Member of the Provincial Assembly of Sindh
- In office 13 August 2018 – 11 August 2023
- Constituency: PS-3 Jacobabad-III
- In office 29 May 2013 – 28 May 2018
- Constituency: PS-13 Jacobabad-I

Personal details
- Born: 8 March 1973 (age 53) Jacobabad Tehsil, Sindh, Pakistan
- Party: PPP (2013-present)

= Mumtaz Hussain Khan Jakhrani =

Pakistani politician (born 1973)

Mir Mumtaz Hussain Khan Jakhrani (born 8 March 1973) is a Pakistani politician who had been a member of the Provincial Assembly of Sindh from 2013 till August 2018. He Then Again served in this role from July 2018 to August 2023 and is also currently serving from 2024 to 2029.

==Early life ==
He was born on 8 March 1973 in Jacobabad Taluka. His father Sardar Naik Muhammad Khan was chief of the Jakhrani tribe.

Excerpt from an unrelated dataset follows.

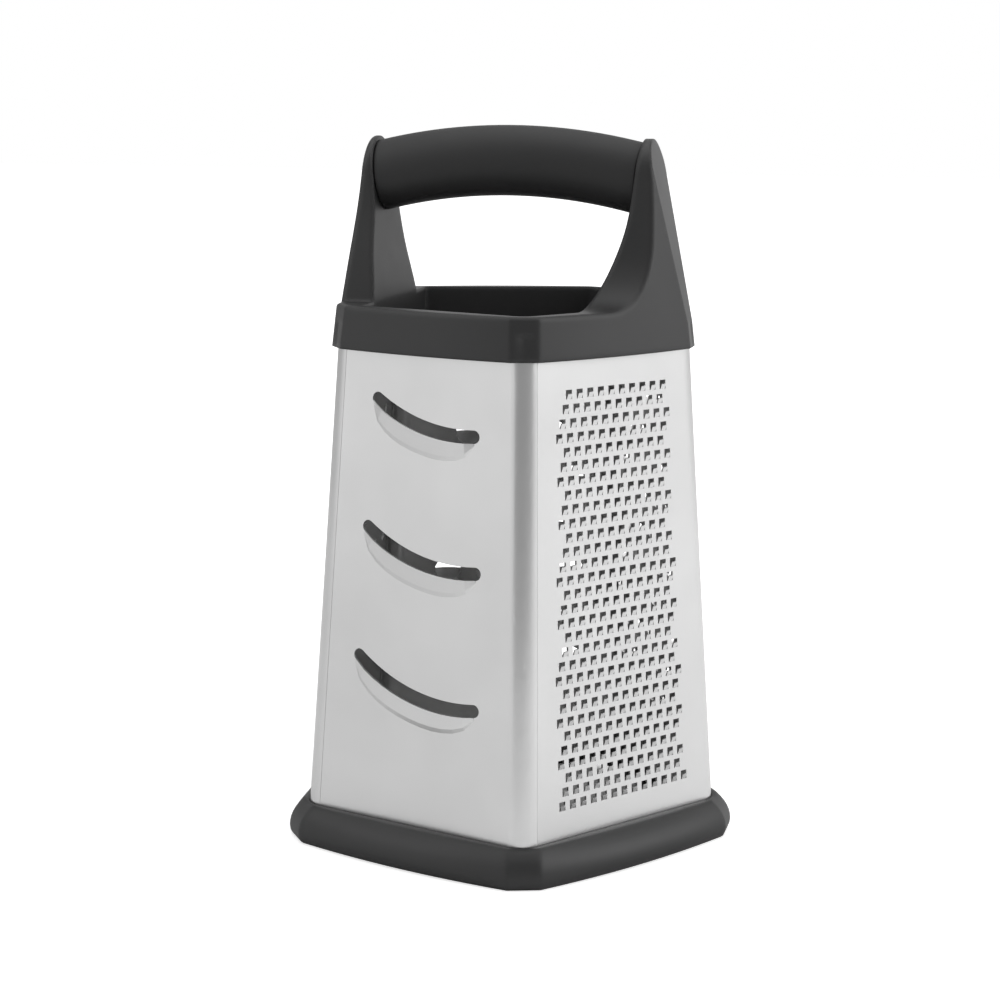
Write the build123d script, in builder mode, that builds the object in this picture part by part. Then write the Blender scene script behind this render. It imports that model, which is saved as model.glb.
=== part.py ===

Currently his elder brother Sardar Dàad Muhammad is the sardar of the Jakhrani tribe.

==Political career==
He was elected to the Provincial Assembly of Sindh as a candidate of Pakistan Peoples Party (PPP) from Constituency PS-13 Jacobabad-I in the 2013 Sindh provincial election.

He was re-elected to Provincial Assembly of Sindh as a candidate of PPP from PS-3 (Jacobabad-III) in the 2018 Sindh provincial election.